▸ **WHAT YOU NEED TO DO**: Print the whole listing exactly.

------------------------

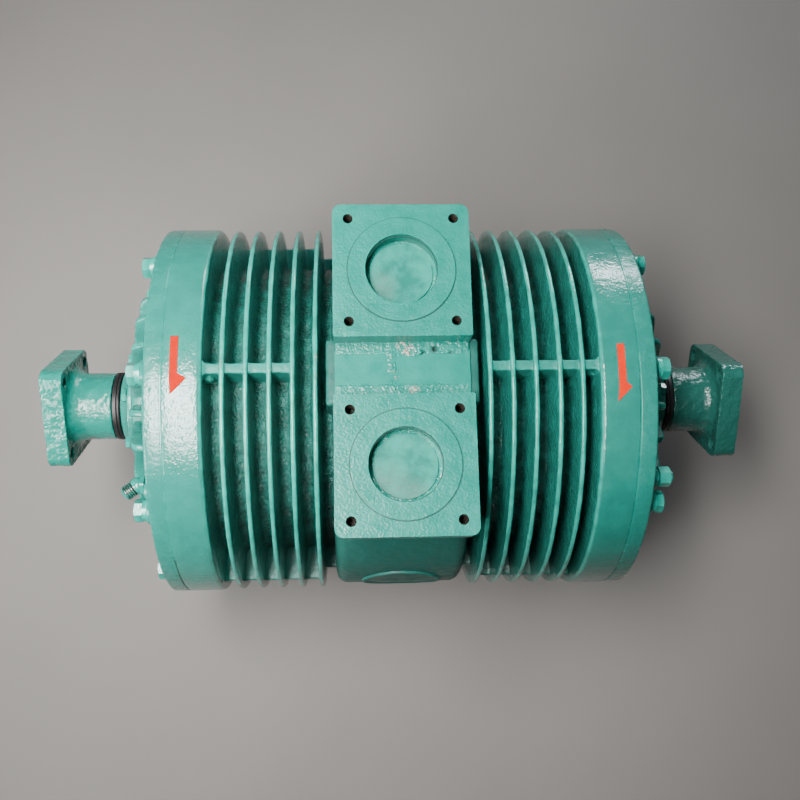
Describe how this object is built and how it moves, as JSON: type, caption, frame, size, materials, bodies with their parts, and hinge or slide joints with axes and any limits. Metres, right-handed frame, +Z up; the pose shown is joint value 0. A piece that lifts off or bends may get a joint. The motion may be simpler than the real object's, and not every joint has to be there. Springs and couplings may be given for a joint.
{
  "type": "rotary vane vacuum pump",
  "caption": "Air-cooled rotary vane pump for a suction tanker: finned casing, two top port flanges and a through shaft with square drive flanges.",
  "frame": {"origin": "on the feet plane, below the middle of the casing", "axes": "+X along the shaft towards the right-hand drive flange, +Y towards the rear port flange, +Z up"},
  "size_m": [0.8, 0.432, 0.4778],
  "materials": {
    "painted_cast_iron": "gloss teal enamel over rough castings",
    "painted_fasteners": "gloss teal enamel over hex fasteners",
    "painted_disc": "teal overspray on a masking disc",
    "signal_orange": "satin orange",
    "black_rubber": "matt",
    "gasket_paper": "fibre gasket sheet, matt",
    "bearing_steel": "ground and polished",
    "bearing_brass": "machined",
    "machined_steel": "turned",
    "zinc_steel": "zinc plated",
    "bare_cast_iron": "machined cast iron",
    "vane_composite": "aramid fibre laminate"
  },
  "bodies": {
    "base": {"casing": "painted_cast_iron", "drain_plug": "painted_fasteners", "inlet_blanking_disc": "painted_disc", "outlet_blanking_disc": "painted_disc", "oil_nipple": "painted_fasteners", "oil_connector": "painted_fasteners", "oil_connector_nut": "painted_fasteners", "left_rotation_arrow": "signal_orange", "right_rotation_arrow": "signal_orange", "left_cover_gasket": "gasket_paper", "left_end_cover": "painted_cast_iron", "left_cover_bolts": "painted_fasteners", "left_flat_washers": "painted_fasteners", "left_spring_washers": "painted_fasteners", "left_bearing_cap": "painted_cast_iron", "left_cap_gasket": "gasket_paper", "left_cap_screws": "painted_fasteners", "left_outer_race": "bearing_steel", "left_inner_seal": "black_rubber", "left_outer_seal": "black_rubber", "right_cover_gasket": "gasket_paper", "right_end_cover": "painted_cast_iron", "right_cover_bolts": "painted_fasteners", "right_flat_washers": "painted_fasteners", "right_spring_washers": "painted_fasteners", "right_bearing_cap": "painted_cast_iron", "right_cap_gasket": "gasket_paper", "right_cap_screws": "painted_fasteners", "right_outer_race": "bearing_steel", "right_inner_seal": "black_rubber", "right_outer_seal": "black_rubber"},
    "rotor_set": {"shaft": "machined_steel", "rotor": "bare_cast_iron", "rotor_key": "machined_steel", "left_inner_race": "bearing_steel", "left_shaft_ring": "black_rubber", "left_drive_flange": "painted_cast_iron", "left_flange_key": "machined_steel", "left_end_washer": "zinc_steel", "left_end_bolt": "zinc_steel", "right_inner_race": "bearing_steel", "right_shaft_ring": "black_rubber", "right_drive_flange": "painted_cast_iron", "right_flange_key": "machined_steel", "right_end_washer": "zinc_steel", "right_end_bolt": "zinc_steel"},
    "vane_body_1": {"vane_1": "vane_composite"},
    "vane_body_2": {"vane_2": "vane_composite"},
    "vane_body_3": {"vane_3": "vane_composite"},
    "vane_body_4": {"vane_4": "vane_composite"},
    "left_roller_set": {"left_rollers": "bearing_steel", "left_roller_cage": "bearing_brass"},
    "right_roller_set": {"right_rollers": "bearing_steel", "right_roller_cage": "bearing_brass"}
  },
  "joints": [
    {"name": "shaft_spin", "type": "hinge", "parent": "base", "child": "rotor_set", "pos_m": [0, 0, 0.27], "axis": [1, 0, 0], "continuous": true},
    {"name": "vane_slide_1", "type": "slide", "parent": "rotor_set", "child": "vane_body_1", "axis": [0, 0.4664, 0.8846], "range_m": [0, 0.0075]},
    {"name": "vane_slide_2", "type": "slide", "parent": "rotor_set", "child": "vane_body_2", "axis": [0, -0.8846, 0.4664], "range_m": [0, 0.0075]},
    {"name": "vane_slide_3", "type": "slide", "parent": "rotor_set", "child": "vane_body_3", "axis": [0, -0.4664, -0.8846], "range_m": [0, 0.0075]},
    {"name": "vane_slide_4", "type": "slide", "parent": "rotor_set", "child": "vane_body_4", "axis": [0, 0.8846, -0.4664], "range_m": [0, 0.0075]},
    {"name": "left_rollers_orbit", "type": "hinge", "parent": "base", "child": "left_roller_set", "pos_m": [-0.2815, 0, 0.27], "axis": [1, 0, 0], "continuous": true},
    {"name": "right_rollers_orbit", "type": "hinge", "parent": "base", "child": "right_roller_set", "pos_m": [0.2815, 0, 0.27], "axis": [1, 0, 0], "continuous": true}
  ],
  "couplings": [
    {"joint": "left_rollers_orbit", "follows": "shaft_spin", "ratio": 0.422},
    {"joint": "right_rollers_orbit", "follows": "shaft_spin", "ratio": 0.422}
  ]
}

------------------------

▸ **IN RESPONSE**:
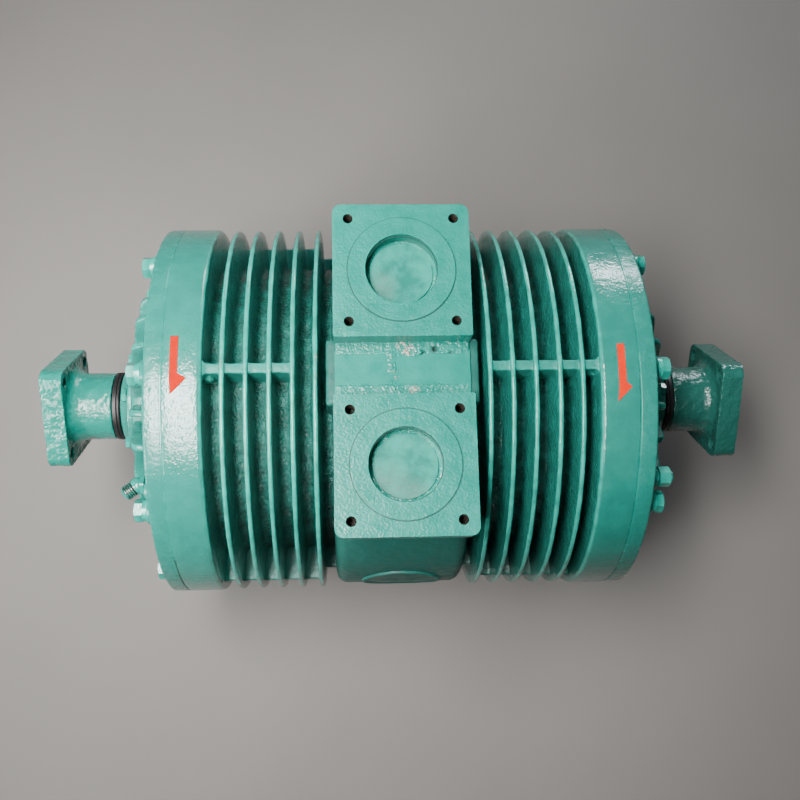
Describe how this object is built and how it moves, as JSON: type, caption, frame, size, materials, bodies with their parts, and hinge or slide joints with axes and any limits. Metres, right-handed frame, +Z up; the pose shown is joint value 0. A piece that lifts off or bends may get a joint. The motion may be simpler than the real object's, and not every joint has to be there. Springs and couplings may be given for a joint.
{
  "type": "rotary vane vacuum pump",
  "caption": "Air-cooled rotary vane pump for a suction tanker: finned casing, two top port flanges and a through shaft with square drive flanges.",
  "frame": {"origin": "on the feet plane, below the middle of the casing", "axes": "+X along the shaft towards the right-hand drive flange, +Y towards the rear port flange, +Z up"},
  "size_m": [0.8, 0.432, 0.4778],
  "materials": {
    "painted_cast_iron": "gloss teal enamel over rough castings",
    "painted_fasteners": "gloss teal enamel over hex fasteners",
    "painted_disc": "teal overspray on a masking disc",
    "signal_orange": "satin orange",
    "black_rubber": "matt",
    "gasket_paper": "fibre gasket sheet, matt",
    "bearing_steel": "ground and polished",
    "bearing_brass": "machined",
    "machined_steel": "turned",
    "zinc_steel": "zinc plated",
    "bare_cast_iron": "machined cast iron",
    "vane_composite": "aramid fibre laminate"
  },
  "bodies": {
    "base": {"casing": "painted_cast_iron", "drain_plug": "painted_fasteners", "inlet_blanking_disc": "painted_disc", "outlet_blanking_disc": "painted_disc", "oil_nipple": "painted_fasteners", "oil_connector": "painted_fasteners", "oil_connector_nut": "painted_fasteners", "left_rotation_arrow": "signal_orange", "right_rotation_arrow": "signal_orange", "left_cover_gasket": "gasket_paper", "left_end_cover": "painted_cast_iron", "left_cover_bolts": "painted_fasteners", "left_flat_washers": "painted_fasteners", "left_spring_washers": "painted_fasteners", "left_bearing_cap": "painted_cast_iron", "left_cap_gasket": "gasket_paper", "left_cap_screws": "painted_fasteners", "left_outer_race": "bearing_steel", "left_inner_seal": "black_rubber", "left_outer_seal": "black_rubber", "right_cover_gasket": "gasket_paper", "right_end_cover": "painted_cast_iron", "right_cover_bolts": "painted_fasteners", "right_flat_washers": "painted_fasteners", "right_spring_washers": "painted_fasteners", "right_bearing_cap": "painted_cast_iron", "right_cap_gasket": "gasket_paper", "right_cap_screws": "painted_fasteners", "right_outer_race": "bearing_steel", "right_inner_seal": "black_rubber", "right_outer_seal": "black_rubber"},
    "rotor_set": {"shaft": "machined_steel", "rotor": "bare_cast_iron", "rotor_key": "machined_steel", "left_inner_race": "bearing_steel", "left_shaft_ring": "black_rubber", "left_drive_flange": "painted_cast_iron", "left_flange_key": "machined_steel", "left_end_washer": "zinc_steel", "left_end_bolt": "zinc_steel", "right_inner_race": "bearing_steel", "right_shaft_ring": "black_rubber", "right_drive_flange": "painted_cast_iron", "right_flange_key": "machined_steel", "right_end_washer": "zinc_steel", "right_end_bolt": "zinc_steel"},
    "vane_body_1": {"vane_1": "vane_composite"},
    "vane_body_2": {"vane_2": "vane_composite"},
    "vane_body_3": {"vane_3": "vane_composite"},
    "vane_body_4": {"vane_4": "vane_composite"},
    "left_roller_set": {"left_rollers": "bearing_steel", "left_roller_cage": "bearing_brass"},
    "right_roller_set": {"right_rollers": "bearing_steel", "right_roller_cage": "bearing_brass"}
  },
  "joints": [
    {"name": "shaft_spin", "type": "hinge", "parent": "base", "child": "rotor_set", "pos_m": [0, 0, 0.27], "axis": [1, 0, 0], "continuous": true},
    {"name": "vane_slide_1", "type": "slide", "parent": "rotor_set", "child": "vane_body_1", "axis": [0, 0.4664, 0.8846], "range_m": [0, 0.0075]},
    {"name": "vane_slide_2", "type": "slide", "parent": "rotor_set", "child": "vane_body_2", "axis": [0, -0.8846, 0.4664], "range_m": [0, 0.0075]},
    {"name": "vane_slide_3", "type": "slide", "parent": "rotor_set", "child": "vane_body_3", "axis": [0, -0.4664, -0.8846], "range_m": [0, 0.0075]},
    {"name": "vane_slide_4", "type": "slide", "parent": "rotor_set", "child": "vane_body_4", "axis": [0, 0.8846, -0.4664], "range_m": [0, 0.0075]},
    {"name": "left_rollers_orbit", "type": "hinge", "parent": "base", "child": "left_roller_set", "pos_m": [-0.2815, 0, 0.27], "axis": [1, 0, 0], "continuous": true},
    {"name": "right_rollers_orbit", "type": "hinge", "parent": "base", "child": "right_roller_set", "pos_m": [0.2815, 0, 0.27], "axis": [1, 0, 0], "continuous": true}
  ],
  "couplings": [
    {"joint": "left_rollers_orbit", "follows": "shaft_spin", "ratio": 0.422},
    {"joint": "right_rollers_orbit", "follows": "shaft_spin", "ratio": 0.422}
  ]
}